Theodore Aloysius Huxtable was played by Malcolm-Jamal Warmer. When the character debuted in 1984, the baby name Theodore ranked #213.
By the time the series ended, in 1992, Theodore had slid to a chilly #260.
Despite the show’s runaway success, the name – and nickname Theo – continued to fall out of favor.
BY the NUMBERS
Theodore stood at a respectable, but frosty, #313 in 2004. It marked the name’s least popular moment.
It wasn’t that the name was unknown. Not at all!
In 2006, blockbuster family comedy Night at the Museum would feature Robin Williams as a wax statue of President Theodore Roosevelt himself, come to life, in Night at the Museum.
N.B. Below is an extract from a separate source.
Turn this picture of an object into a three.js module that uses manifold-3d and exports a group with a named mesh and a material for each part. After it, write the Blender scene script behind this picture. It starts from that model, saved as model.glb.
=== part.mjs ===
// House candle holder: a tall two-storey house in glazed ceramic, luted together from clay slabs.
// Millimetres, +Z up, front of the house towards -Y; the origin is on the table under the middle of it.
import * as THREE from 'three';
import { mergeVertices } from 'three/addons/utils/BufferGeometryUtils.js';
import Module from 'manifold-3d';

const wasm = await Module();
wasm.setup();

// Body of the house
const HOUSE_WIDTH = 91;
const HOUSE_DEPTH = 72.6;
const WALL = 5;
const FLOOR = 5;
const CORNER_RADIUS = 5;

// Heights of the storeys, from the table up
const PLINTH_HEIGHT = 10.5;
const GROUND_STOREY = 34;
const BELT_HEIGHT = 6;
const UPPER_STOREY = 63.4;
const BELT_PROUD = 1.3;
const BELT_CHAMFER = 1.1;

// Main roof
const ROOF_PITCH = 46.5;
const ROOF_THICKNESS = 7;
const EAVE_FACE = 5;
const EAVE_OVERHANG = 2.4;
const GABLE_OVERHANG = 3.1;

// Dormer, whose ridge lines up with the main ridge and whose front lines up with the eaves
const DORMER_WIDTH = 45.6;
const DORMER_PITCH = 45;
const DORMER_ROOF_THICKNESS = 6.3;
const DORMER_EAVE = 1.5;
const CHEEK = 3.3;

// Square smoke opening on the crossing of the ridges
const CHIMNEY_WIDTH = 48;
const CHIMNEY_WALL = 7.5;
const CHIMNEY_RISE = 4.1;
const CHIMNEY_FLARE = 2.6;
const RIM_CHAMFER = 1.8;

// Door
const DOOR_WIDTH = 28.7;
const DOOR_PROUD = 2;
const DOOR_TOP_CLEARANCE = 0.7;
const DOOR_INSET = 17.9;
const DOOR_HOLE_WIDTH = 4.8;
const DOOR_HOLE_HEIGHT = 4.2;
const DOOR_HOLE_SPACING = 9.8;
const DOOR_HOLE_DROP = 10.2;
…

And the generation naming children had grown up with Theo Huxtable.
The baby name Theodore rose in use for other reasons. Part of it was the appeal of o-ending nickname Theo. Some is attributable to our love for longer, popular boy names. Oliver and Sebastian, Alexander and Benjamin all succeeded in the early 2000s.
In the following two decades, characters named Theodore would appear in popular culture. Fiction gave us John Grisham’s adolescent aspiring lawyer, Theodore Boone. Television introduced figures like The Walking Dead’s T-Dog. One of the more influential figures might have been Prison Break’s Theodore Bagwell, played by Robert Knepper. While he was a villain, he quickly became a major part of the successful series, following its 2005 debut.
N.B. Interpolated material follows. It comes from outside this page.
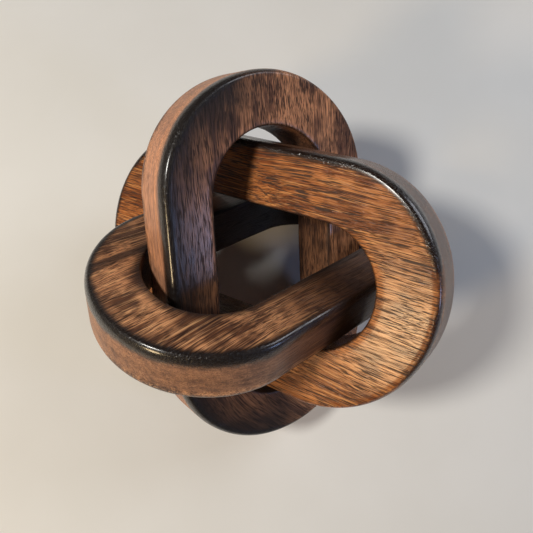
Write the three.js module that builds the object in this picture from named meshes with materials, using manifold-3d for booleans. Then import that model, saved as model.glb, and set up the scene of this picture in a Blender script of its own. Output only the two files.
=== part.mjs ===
import * as THREE from 'three';
import { mergeVertices } from 'three/addons/utils/BufferGeometryUtils.js';
import Module from 'manifold-3d';

// Three oval rings sawn from one board, each passing through the next one's
// hole. Whole rings can't be linked this way, so the left one is split across
// its arms and pegged back together round its neighbours.

const wasm = await Module();
wasm.setup();

// Driving dimensions, in millimetres
const STOCK_THICKNESS = 19;
const RING_LENGTH = 130;
const RING_WIDTH = 81;
const SIDE_PLAY = 12.7;    // between a ring's face and the side of the hole round it
const END_PLAY = 5.4;      // between a ring's edge and the end of the hole round it
const END_BULGE = 0.95;    // depth of a rounded end, as a share of half the width
const EDGE_INSET = 2;      // the burnt edge is taken back this far across the face
const EDGE_DEPTH = 3.8;    // and this far down the outer wall
const HOLE_EASE = 1.2;     // the hole's edges are only eased
const DOWEL_DIAMETER = 8;
const DOWEL_LENGTH = 28;
const FIT_GAP = 0.3;       // round a dowel, and between the split ring's halves
const SETTLED = 0.9254;    // the rings stand at this share of the lean at which they would bind
const MOST_LEAN = Math.PI / 6;

// Steps round a rounded end, across an edge and round a dowel
const END_STEPS = 22;
const EDGE_STEPS = 2;
const DOWEL_SIDES = 20;

// The rings are sawn by hand, so each is a little off the nominal size. They
// settle against one another, so each leans by its share of one common angle:
// roll about its own length, pitch about its width, yaw about its thickness.
const THIRD_TURN = 2 * Math.PI / 3;
const REAR_RING = {
  length: RING_LENGTH + 0.3,
  width: RING_WIDTH,
  sidePlay: SIDE_PLAY + 1,
  endPlay: END_PLAY - 0.5,
  turn: 0,
  lean: { roll: -0.94, pitch: 0.99, yaw: 0.04 },
  color: 0x7a5236,
};
const RIGHT_RING = {
  length: RING_LENGTH + 2.8,
  width: RING_WIDTH + 3.2,
  sidePlay: SIDE_PLAY - 1.1,
  endPlay: END_PLAY + 1.1,
  turn: -THIRD_TURN,
  lean: { roll: -0.89, pitch: 1.22, yaw: 0.14 },
  color: 0x9c6136,
};
const LEFT_RING = {
  length: RING_LENGTH - 3.1,
  width: RING_WIDTH - 2.4,
  sidePlay: SIDE_PLAY,
  endPlay: END_PLAY - 0.5,
  turn: THIRD_TURN,
  lean: { roll: -1.12, pitch: 0.9, yaw: -0.1 },
  color: 0x8b5c3c,
};
REAR_RING.guest = RIGHT_RING;
RIGHT_RING.guest = LEFT_RING;
LEFT_RING.guest = REAR_RING;

const holeLength = (ring) => ring.guest.width + 2 * ring.endPlay;
const holeWidth = (ring) => STOCK_THICKNESS + 2 * ring.sidePlay;

function toSolid(geometry) {
  const bare = geometry.clone();
  bare.deleteAttribute('normal');
  bare.deleteAttribute('uv');
  const merged = mergeVertices(bare, 1e-4);
  return new wasm.Manifold(new wasm.Mesh({
    numProp: 3,
    vertProperties: new Float32Array(merged.attributes.position.array),
    triVerts: new Uint32Array(merged.index.array),
  }));
}

function toGeometry(solid) {
  const mesh = solid.getMesh();
  const geometry = new THREE.BufferGeometry();
  geometry.setAttribute('position', new THREE.BufferAttribute(mesh.vertProperties, 3));
  geometry.setIndex(new THREE.BufferAttribute(mesh.triVerts, 1));
  geometry.computeVertexNormals();
  return geometry;
}

// Straight sides and rounded ends, lying along X
function oval(length, width, bulge) {
  const halfWidth = width / 2;
  const depth = halfWidth * bulge;
  const reach = length / 2 - depth;
  const quarter = Math.PI / 2;
  const outline = new THREE.Shape();
  outline.absellipse(reach, 0, depth, halfWidth, -quarter, quarter, false, 0);
  outline.absellipse(-reach, 0, depth, halfWidth, quarter, 3 * quarter, false, 0);
  return outline;
}

// A plug with the hole's outline, centred on the origin
function holeCore(ring, growth, thickness, ease) {
  const size = 2 * growth;
  const core = new THREE.ExtrudeGeometry(oval(holeLength(ring) + size, holeWidth(ring) + size, 1), {
    depth: thickness - 2 * ease,
    bevelEnabled: ease > 0,
    bevelThickness: ease,
    bevelSize: ease,
    bevelOffset: -ease,
    bevelSegments: 1,
    curveSegments: END_STEPS,
  });
  core.translate(0, 0, ease - thickness / 2);
  return core;
}

// A whole ring lying flat, centred on the origin: its outer edges are taken
// back all round, and its hole goes straight through with eased edges
function ringSolid(ring) {
  const blank = new THREE.ExtrudeGeometry(oval(ring.length, ring.width, END_BULGE), {
    depth: STOCK_THICKNESS - 2 * EDGE_DEPTH,
    bevelThickness: EDGE_DEPTH,
    bevelSize: EDGE_INSET,
    bevelOffset: -EDGE_INSET,
    bevelSegments: EDGE_STEPS,
    curveSegments: END_STEPS,
  });
  blank.translate(0, 0, EDGE_DEPTH - STOCK_THICKNESS / 2);
  let solid = toSolid(blank).subtract(toSolid(holeCore(ring, 0, 2 * STOCK_THICKNESS, 0)));
  for (const face of [-1, 1]) {
    const flare = holeCore(ring, HOLE_EASE, 3 * HOLE_EASE, HOLE_EASE);
    flare.translate(0, 0, face * (STOCK_THICKNESS + HOLE_EASE) / 2);
    solid = solid.subtract(toSolid(flare));
  }
  return solid;
}

// The middle of an arm, measured out from the ring's centre line
const armMiddle = (ring) => (ring.width + holeWidth(ring)) / 4;

// A dowel or its hole, lying along X across the split in the arm at offset Y
function peg(offset, diameter, length) {
  const rod = new THREE.CylinderGeometry(diameter / 2, diameter / 2, length, DOWEL_SIDES);
  rod.rotateZ(Math.PI / 2);
  rod.translate(0, offset, 0);
  return rod;
}

// One half of a split ring: side is +1 for the half towards +X, -1 for the other
function ringHalf(ring, side) {
  const block = new THREE.BoxGeometry(ring.length, 2 * ring.width, 2 * STOCK_THICKNESS);
  block.translate(side * (ring.length + FIT_GAP) / 2, 0, 0);
  let half = ringSolid(ring).intersect(toSolid(block));
  for (const arm of [-1, 1]) {
    const bore = peg(arm * armMiddle(ring), DOWEL_DIAMETER + 2 * FIT_GAP, DOWEL_LENGTH + 2 * FIT_GAP);
    half = half.subtract(toSolid(bore));
  }
  return half;
}

function wood(color) {
  return new THREE.MeshStandardMaterial({ color, roughness: 0.42, metalness: 0 });
}

function addPiece(group, name, geometry, color) {
  const mesh = new THREE.Mesh(geometry, wood(color));
  mesh.name = name;
  group.add(mesh);
}

function wholeRing(ring, name) {
  const group = new THREE.Group();
  addPiece(group, name, toGeometry(ringSolid(ring)), ring.color);
  return group;
}

function splitRing(ring) {
  const dowelColor = 0xc9a26b;
  const group = new THREE.Group();
  addPiece(group, 'key_ring_upper_half', toGeometry(ringHalf(ring, 1)), ring.color);
  addPiece(group, 'key_ring_lower_half', toGeometry(ringHalf(ring, -1)), ring.color);
  addPiece(group, 'inner_dowel', peg(-armMiddle(ring), DOWEL_DIAMETER, DOWEL_LENGTH), dowelColor);
  addPiece(group, 'outer_dowel', peg(armMiddle(ring), DOWEL_DIAMETER, DOWEL_LENGTH), dowelColor);
  return group;
}

// Squared up, the rings lie in three planes at right angles, with the diagonal
// between their axes upright, and each is a third of a turn from the next
function placeRing(group, ring, lean) {
  const diagonal = new THREE.Vector3(1, 1, 1).normalize();
  group.rotation.set(ring.lean.roll * lean, ring.lean.pitch * lean, ring.lean.yaw * lean);
  const tipped = new THREE.Group();
  tipped.quaternion.setFromUnitVectors(diagonal, new THREE.Vector3(0, 0, 1));
  const turned = new THREE.Group();
  turned.rotation.z = ring.turn;
  turned.add(tipped);
  tipped.add(group);
  turned.updateMatrixWorld(true);
  return turned;
}

// Whether any two whole rings cut into each other at this lean
function ringsBind(rings, solids, lean) {
  const placed = rings.map((ring, i) => {
    const spot = new THREE.Group();
    placeRing(spot, ring, lean);
    return solids[i].transform(spot.matrixWorld.elements);
  });
  return placed.some((solid, i) => solid.intersect(placed[(i + 1) % placed.length]).volume() > 0);
}

// The lean at which the rings bind, found by halving the range
function bindingLean(rings) {
  const solids = rings.map(ringSolid);
  let free = 0;
  let bound = MOST_LEAN;
  for (let round = 0; round < 20; round += 1) {
    const middle = (free + bound) / 2;
    if (ringsBind(rings, solids, middle)) bound = middle;
    else free = middle;
  }
  return free;
}

// The lowest point of one ring, for a given direction up
function lowestPoint(branch, up) {
  const lowest = new THREE.Vector3();
  const point = new THREE.Vector3();
  let least = Infinity;
  branch.traverse((mesh) => {
    if (!mesh.isMesh) return;
    const positions = mesh.geometry.getAttribute('position');
    for (let i = 0; i < positions.count; i += 1) {
      point.fromBufferAttribute(positions, i).applyMatrix4(mesh.matrixWorld);
      if (point.dot(up) < least) {
        least = point.dot(up);
        lowest.copy(point);
      }
    }
  });
  return lowest;
}

// The direction that is up when all three rings' lower ends touch the table
function levelDirection(branches) {
  const up = new THREE.Vector3(0, 0, 1);
  for (let round = 0; round < 12; round += 1) {
    const [a, b, c] = branches.map((branch) => lowestPoint(branch, up));
    up.crossVectors(b.sub(a), c.sub(a)).normalize();
    if (up.z < 0) up.negate();
  }
  return up;
}

function buildPuzzle() {
  const lean = SETTLED * bindingLean([REAR_RING, RIGHT_RING, LEFT_RING]);
  const branches = [
    placeRing(wholeRing(REAR_RING, 'rear_ring'), REAR_RING, lean),
    placeRing(wholeRing(RIGHT_RING, 'right_ring'), RIGHT_RING, lean),
    placeRing(splitRing(LEFT_RING), LEFT_RING, lean),
  ];
  const knot = new THREE.Group();
  knot.add(...branches);
  knot.updateMatrixWorld(true);
  knot.quaternion.setFromUnitVectors(levelDirection(branches), new THREE.Vector3(0, 0, 1));

  // The rear ring's raised end points to the back, along +Y
  const puzzle = new THREE.Group();
  puzzle.add(knot);
  puzzle.updateMatrixWorld(true);
  const rearRing = branches[0].getObjectByName('rear_ring');
  const rear = new THREE.Vector3(1, 0, 0).transformDirection(rearRing.matrixWorld);
  const facing = new THREE.Group();
  facing.add(puzzle);
  facing.rotation.z = Math.PI / 2 - Math.atan2(rear.y, rear.x);

  // The origin is under the middle of the object, on the table
  const standing = new THREE.Group();
  standing.add(facing);
  standing.updateMatrixWorld(true);
  const box = new THREE.Box3().setFromObject(standing, true);
  const middle = box.getCenter(new THREE.Vector3());
  facing.position.set(-middle.x, -middle.y, -box.min.z);
  return standing;
}

export default buildPuzzle();
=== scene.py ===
import math

import bmesh
import bpy
import numpy as np
from mathutils import Matrix, Vector, noise


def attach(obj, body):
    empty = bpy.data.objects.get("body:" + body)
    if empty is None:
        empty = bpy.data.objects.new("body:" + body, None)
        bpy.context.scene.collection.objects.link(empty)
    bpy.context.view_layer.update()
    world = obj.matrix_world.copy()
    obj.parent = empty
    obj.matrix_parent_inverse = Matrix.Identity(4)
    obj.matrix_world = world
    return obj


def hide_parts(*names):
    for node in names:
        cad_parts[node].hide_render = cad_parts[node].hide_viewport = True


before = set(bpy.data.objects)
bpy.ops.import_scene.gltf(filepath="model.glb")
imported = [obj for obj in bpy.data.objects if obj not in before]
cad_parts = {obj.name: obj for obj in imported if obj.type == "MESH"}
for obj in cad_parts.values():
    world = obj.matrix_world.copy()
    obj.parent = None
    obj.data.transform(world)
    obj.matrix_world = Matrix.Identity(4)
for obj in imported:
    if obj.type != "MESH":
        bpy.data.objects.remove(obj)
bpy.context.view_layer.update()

# ---------------------------------------------------------------- the camera
# The puzzle is looked down on from a little over a hand's length above the
# table, almost from straight overhead, with a moderately wide lens.

MM = 0.001
AIM = Vector((3.0, 5.4, 0.0)) * MM
VIEW_DISTANCE = 235.3 * MM
VIEW_AZIMUTH = math.radians(-13.3)
VIEW_ELEVATION = math.radians(79.8)
VIEW_ROLL = math.radians(-3.7)
SENSOR = 36.0
LENS = 35.9


def direction(azimuth, elevation):
    """The way out from the object: azimuth 0 is -Y, and positive turns to +X."""
    level = math.cos(elevation)
    return Vector((math.sin(azimuth) * level, -math.cos(azimuth) * level, math.sin(elevation)))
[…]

The name started to rise, breaking into the Top 200 in 2012, and the Top 100 in 2015.
By 2021, the baby name Theodore soared into the US Top Ten for the first time ever, ranking #10.
All of this makes the baby name Theodore the ultimate comeback classic.
From ancient days to more recent American history, notable Theodores are plentiful. And yet, today it feels just a little different from an earlier generation’s Davids and Daniels, an old school choice. Factor in the oh-so-current nicknames Theo and Teddy, and it’s easy to see why parents are wild about this traditional, on-trend name.
What do you think of the baby name Theodore?
This post was published originally on October 24, 2008. It was substantially revised and re-posted on November 4, 2013; August 15, 2018; and again on December 21, 2022.